Physical characteristics
- • location: Poggio Croce di Prata and Poggio di Montieri (Colline Metallifere)
- • elevation: 848 m (2,782 ft)
- Mouth: Ombrone
- • location: near Bagni di Petriolo
- • coordinates: 43°04′34″N 11°21′50″E﻿ / ﻿43.0761°N 11.3639°E
- Length: c. 70 km (43 mi)

Basin features
- Progression: Ombrone→ Tyrrhenian Sea

= Merse (river) =

The Merse is an Italian river, a right tributary of the Ombrone. It runs through Tuscany for a distance of about 70 km and is the river of the Val di Merse.

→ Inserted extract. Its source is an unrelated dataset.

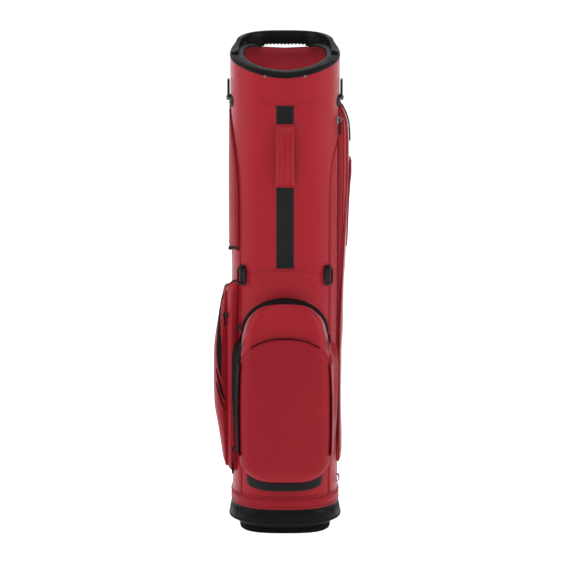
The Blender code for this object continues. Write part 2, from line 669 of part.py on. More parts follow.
LEFT_UPPER_ROWS = (
    (503, -0.357, -0.152, 3.4), (510, -0.36, -0.150, 4.2), (600, -0.36, -0.150, 4.2), (640, -0.357, -0.153, 4),
    (675, -0.35, -0.166, 3.6), (705, -0.34, -0.184, 3.2), (733, -0.32, -0.214, 2.8), (748, -0.29, -0.245, 2.4),
)
APPAREL_ROWS = (
    (117, 0.21, 0.33, 3), (122, 0.2, 0.345, 5.5), (140, 0.193, 0.35, 8.3), (170, 0.192, 0.352, 8),
    (220, 0.192, 0.355, 6.8), (310, 0.192, 0.355, 7), (350, 0.192, 0.355, 9), (420, 0.192, 0.355, 10.2),
    (475, 0.192, 0.355, 12.5), (530, 0.192, 0.355, 15), (580, 0.192, 0.355, 16.8), (645, 0.192, 0.355, 18.2),
    (690, 0.193, 0.352, 18), (717, 0.196, 0.345, 16.5), (738, 0.204, 0.332, 11), (750, 0.218, 0.315, 5.5),
    (755, 0.234, 0.30, 2.5),
)
APPAREL_SIDE_ROWS = (
    (500, 0.24, 0.285, 15, 16.2), (530, 0.226, 0.31, 16.3, 18), (580, 0.222, 0.32, 18, 20.8),
    (630, 0.222, 0.32, 19.2, 22.5), (655, 0.232, 0.31, 19.6, 21.5),
)


def make_left_pockets():
    """Low on the left a pocket on a pocket, and above them a flat one for valuables, closed along its hem."""
    pocket("left_lower_pocket", [(z * MM, a, b, 1 * MM, d * MM) for z, a, b, d in LEFT_LOWER_ROWS],
           "red_fabric", squareness=8.0, edge=2.5 * MM)
    pocket("left_outer_pocket", [(z * MM, a, b, i * MM, d * MM) for z, a, b, i, d in LEFT_OUTER_ROWS],
           "red_fabric", squareness=3.0, edge=1 * MM)
    pocket("left_upper_pocket", [(z * MM, a, b, 1 * MM, d * MM) for z, a, b, d in LEFT_UPPER_ROWS],
           "red_fabric", squareness=6.0, edge=0.8 * MM)
    rings = []
    for turn in spread(-0.352, -0.155, 8):
        section = ((1, 497), (3.6, 497), (3.6, 502.4), (1, 502.4))
        rings.append([on_shell(turn, z * MM, out * MM) for out, z in section])
    loft("left_upper_zip", rings, "black_fabric")


def make_right_pockets():
    """The tall apparel pocket, a small pocket on it, and a folded tab under it."""
    pocket("apparel_pocket", [(z * MM, a, b, 1 * MM, d * MM) for z, a, b, d in APPAREL_ROWS], "red_fabric",
           steps=12, squareness=5.0, edge=1.5 * MM)
    pocket("apparel_side_pocket", [(z * MM, a, b, i * MM, d * MM) for z, a, b, i, d in APPAREL_SIDE_ROWS],
           "red_fabric", squareness=4.0, edge=0.8 * MM)
    rings = []
    for z, out in ((82, 1.4), (84, 4.4), (89, 5.6), (94, 4.4), (96, 1.4)):
        rings.append(crescent(spread(0.196, 0.208, 2), z * MM, [GAP] * 3, [out * MM] * 3))
    loft("side_tab", rings, "red_fabric")


# ---- Webbing, handles and rings --------------------------------------------------------------------------

STRAP_HALF_WIDTH = 14.6 * MM
STRAP_SPAN = (478 * MM, 764 * MM)
GRIP_SPAN = (620 * MM, 738 * MM)


def make_spine_strap():
    turn = turn_at_x(STRAP_HALF_WIDTH, STRAP_SPAN[0])
    turns = spread(-turn, turn, 3)
    rings = [crescent(turns, z, [GAP] * 4, [2 * MM] * 4) for z in spread(*STRAP_SPAN, 2)]
    loft("spine_strap", rings, "black_fabric")


def make_lift_handle():
    """The padded grip: it is sewn to the strap at both ends and stands clear of it in between."""
    half = 16.8 * MM
    rings = []
    for share in spread(0, 1, 16):
        z = GRIP_SPAN[0] + (GRIP_SPAN[1] - GRIP_SPAN[0]) * share
        stand = (2.5 + 19 * sin(pi * share) ** 0.75) * MM
        thick = (2.5 + 5 * sin(pi * share) ** 0.5) * MM
        y = on_shell(0, z).y
        ring = []
        for x, out in ((-half, 0.15), (-0.8 * half, 0), (0.8 * half, 0), (half, 0.15),
                       (half, 0.7), (0.75 * half, 1), (-0.75 * half, 1), (-half, 0.7)):
            ring.append(Vector((x, y - stand - out * thick, z)))
        rings.append(ring)
    loft("lift_handle", rings, "red_fabric")


def make_base_strap():
    """The webbing grab loop under the ball pocket, bowed off the shell."""
    rings = []
    for share in spread(-1, 1, 16):
        turn = turn_at_x((-4 + 64 * share) * MM, 90 * MM)
        stand = (1.0 + 17 * (1 - share ** 2) ** 0.7) * MM
        rings.append([on_shell(turn, z * MM, stand + out * MM) for out, z in ((0, 84), (2, 84), (2, 98), (0, 98))])
    loft("base_strap", rings, "black_fabric")


def ring_frame(turn, bar_height):
    """The middle of a ring's bar, the way out from the shell, and the bar's direction."""
    out = outward(turn, bar_height)
    return on_shell(turn, bar_height, 4.4 * MM), out, Vector((-out.y, out.x, 0))


def make_ring(name, turn, bar_height, size, way):
    """A strap ring in a bored webbing tab on the shell. It swings about its own bar, up (1) or down (-1) at rest."""
    width, height = size
    centre, out, along = ring_frame(turn, bar_height)
    keeper_width = min(13 * MM, width - 11 * MM)
    keeper = box(f"{name}_keeper", (7.4 * MM, keeper_width, 14 * MM), centre - Vector((0, 0, way * 1.5 * MM)),
                 "black_fabric", turned_to(out))
    bore = rod("bore", 2.0 * MM, centre - along * 10 * MM, centre + along * 10 * MM, "black_fabric", 12)
    combine(keeper, [bore], "DIFFERENCE")
    corner = 4 * MM
    outline = []
    for right, far, first in ((1, 0, -pi / 2), (1, 1, 0), (-1, 1, pi / 2), (-1, 0, pi)):
        middle = right * (width / 2 - corner), height - corner if far else corner
        for step in range(3):
            angle = first + pi / 2 * step / 2
            outline.append((middle[0] + corner * cos(angle), way * (middle[1] + corner * sin(angle))))
    ring = wire(name, [centre + along * x + Vector((0, 0, z)) for x, z in outline], 1.4 * MM, "black_plastic",
                cyclic=True)
    set_pivot(ring, centre)


def make_rings():
    for side, sign in SIDES.items():
        make_ring(f"strap_ring_upper_{side}", sign * 0.235, 766 * MM, (26 * MM, 31 * MM), 1)
        turn = turn_at_x(sign * 73 * MM, 470 * MM)
        make_ring(f"strap_ring_lower_{side}", turn, 473 * MM, (20 * MM, 29 * MM), -1)


# ---- Zip sliders -----------------------------------------------------------------------------------------

def zips():
    """Where each slider rests: its name, place, the way the zip faces, the way it runs, and its pull's length."""
    up = Vector((0, 0, 1))
    apparel = on_shell(0.181, 731 * MM, 1.6 * MM), outward(0.181, 731 * MM)
    outer = on_shell(-0.1815, 385 * MM, 13.6 * MM), outward(-0.1815, 385 * MM)
    radial, tangent = arch_way(-radians(83)), arch_way(radians(7))
    return (
        ("apparel", *apparel, up, 26 * MM),
        ("left_outer", *outer, up, 20 * MM),
        ("ball_side", Vector((-86.6 * MM, -90 * MM, 152 * MM)), Vector((-1, 0, 0)), up, 28 * MM),
        ("ball_top", ARCH_CENTRE + radial * (ARCH_RADIUS + 3.8 * MM), radial, tangent, 15 * MM),
    )


BRIDGE = 5.4 * MM                   # of a slider: its hole, above the zip


def make_slider(name, place, out, up, pull_length):
    """A slider with a pull that hangs from its bridge."""
    along = up.cross(out)
    turn = Matrix((out, along, up)).transposed()
    bridge = place + out * BRIDGE
    block = box(f"{name}_slider", (3 * MM, 7 * MM, 11 * MM), place + out * 1.5 * MM, "grey_plastic", turn)
    arch = box("arch", (5.4 * MM, 2.4 * MM, 7 * MM), place + out * 5 * MM, "grey_plastic", turn)
    hole = rod("hole", 1.3 * MM, bridge - along * 4 * MM, bridge + along * 4 * MM, "grey_plastic", 10)
    combine(arch, [hole], "DIFFERENCE")
    combine(block, [arch], "UNION")
    set_pivot(block, place)
    half, low = 2.2 * MM, -pull_length
    loop = [(half, 0), (half, low * 0.9), (half * 0.5, low), (-half * 0.5, low), (-half, low * 0.9), (-half, 0)]
    pull = wire(f"{name}_pull", [bridge + along * x + up * z for x, z in loop], 0.8 * MM, "black_fabric", cyclic=True)
    set_pivot(pull, bridge)


def main():
    make_panels()
    make_cuff()
    make_cuff_handle()
    make_cuff_rivets()
    make_dividers()
    make_stays()
    make_base_cup()
    make_base_band()
    make_foot()
    make_leg_bracket()
    for side, sign in SIDES.items():
        make_leg(side, sign)
        make_push_rod(side, sign)
    make_ball_pocket()
    make_ball_gusset()
    make_left_pockets()
    make_right_pockets()
    make_spine_strap()
    make_lift_handle()
    make_base_strap()
    make_rings()
    for zipper in zips():
        make_slider(*zipper)
    for thing in bag.objects:
        thing.data.shade_smooth()
        thing.data.set_sharp_from_angle(angle=radians(35))


clear_scene()
bag = bpy.data.collections.new("golf_stand_bag")
bpy.context.scene.collection.children.link(bag)
main()
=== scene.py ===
"""Metres, +Z up. The player's side faces -Y, the legs are on the +Y side, and +X is the right seen from the
front.
"""

from bisect import bisect_left
from math import asin, atan2, ceil, cos, pi, radians, sin, sqrt

import bmesh
import bpy
from mathutils import Matrix, Vector, noise


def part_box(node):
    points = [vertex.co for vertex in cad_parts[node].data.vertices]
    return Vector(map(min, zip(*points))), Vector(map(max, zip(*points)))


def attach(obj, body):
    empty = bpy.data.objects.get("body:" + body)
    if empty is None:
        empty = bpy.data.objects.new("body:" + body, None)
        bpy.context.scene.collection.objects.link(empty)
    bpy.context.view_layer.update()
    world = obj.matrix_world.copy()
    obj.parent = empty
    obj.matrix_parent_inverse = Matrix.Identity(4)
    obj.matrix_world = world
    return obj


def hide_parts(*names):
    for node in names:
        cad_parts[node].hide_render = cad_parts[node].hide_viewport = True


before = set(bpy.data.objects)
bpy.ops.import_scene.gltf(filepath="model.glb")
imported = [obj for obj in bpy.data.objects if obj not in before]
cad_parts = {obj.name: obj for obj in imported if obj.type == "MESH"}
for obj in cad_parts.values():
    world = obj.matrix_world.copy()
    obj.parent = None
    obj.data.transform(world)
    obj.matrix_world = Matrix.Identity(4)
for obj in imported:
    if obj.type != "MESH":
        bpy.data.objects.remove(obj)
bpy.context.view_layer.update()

MM = 0.001
DOWN = Vector((0, 0, -1))
UP = Vector((0, 0, 1))
SIDES = {"left": -1, "right": 1}
BAG = "bag"

# The shell, as the CAD part has it: an oval tube, a little wider and deeper at its mouth.
SHELL_BOTTOM, SHELL_TOP = 69 * MM, 820 * MM
HALF_WIDTH = (92.5 * MM, 95 * MM)
HALF_DEPTH = (103.5 * MM, 108 * MM)
SQUARENESS = 2.4
WALL = 4 * MM
SEAMS = (-0.36, -0.14, 0.14, 0.36)  # where the panels meet, in turns from the middle of the front
RIM_HEIGHT, RIM_SLOPE, RIM_DIP = 834.5 * MM, 0.11, 7 * MM
RIM_RISE = 11 * MM  # of the rim's sides, above its sloping plane
RIM_LIP, RIM_LIP_SIDE = 10 * MM, 5 * MM  # height of the rim's outer face, in front and at the sides
TOTAL_HEIGHT = 866 * MM


# ---- Numbers and curves ----------------------------------------------------------------------------------

def spread(low, high, steps):
    """steps + 1 values from low to high."""
    return [low + (high - low) * i / steps for i in range(steps + 1)]


def crowded(steps):
    """steps + 1 values from -1 to 1, closer together at both ends."""
    return [sin(pi / 2 * value) for value in spread(-1, 1, steps)]


def in_mm(rows):
    """Rows of millimetres, as rows of metres."""
    return [tuple(value * MM for value in row) for row in rows]


def ramp(value, start, end):
    """0 before start, 1 after end, and straight in between."""
    return min(max((value - start) / (end - start), 0.0), 1.0)


def soft_ramp(value, start, end):
    t = ramp(value, start, end)
    return t * t * (3 - 2 * t)


def bulge(u, squareness):
    """From 0 at u = -1 and 1 to 1 in the middle: the larger the squareness, the flatter the middle."""
    return max(0.0, 1 - abs(u) ** squareness) ** (1 / squareness)


def wobble(point, scale, seed=0.0):
    """Smooth noise from -1 to 1 at a point, with features about scale long."""
    return noise.noise(Vector(point) / scale + Vector((seed, 3.7 * seed, 0.3)))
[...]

Its sources are near Poggio Croce di Prata and Poggio di Montieri in the range of hills known as the Colline Metallifere. From here it takes a north-easterly direction for the first half of its course before turning sharply to the south-east. At Pontiella it receives from the right the waters of the Farma, a torrent born at Torniella, again in the Colline Metallifere). After a few kilometres the Merse enters the Ombrone at Pian di Rocca which lies half-way between the spa of Bagni di Petriolo to the west and Castiglione del Bosco to the east.

The river has recently suffered from sulphurous pollutants deriving from the old and neglected mine-workings in the upper part of its course. Fish are far less plentiful than in the past, which may be put down to the exploitation of its waters for irrigation during the summer months; nevertheless there are many cyprinids, and pike are also found.

The white mill which gives its name to the Mulino Bianco biscuit manufacturers is located on the upper course of the river: it was constructed in the early 13th century by monks from the nearby abbey of Serena.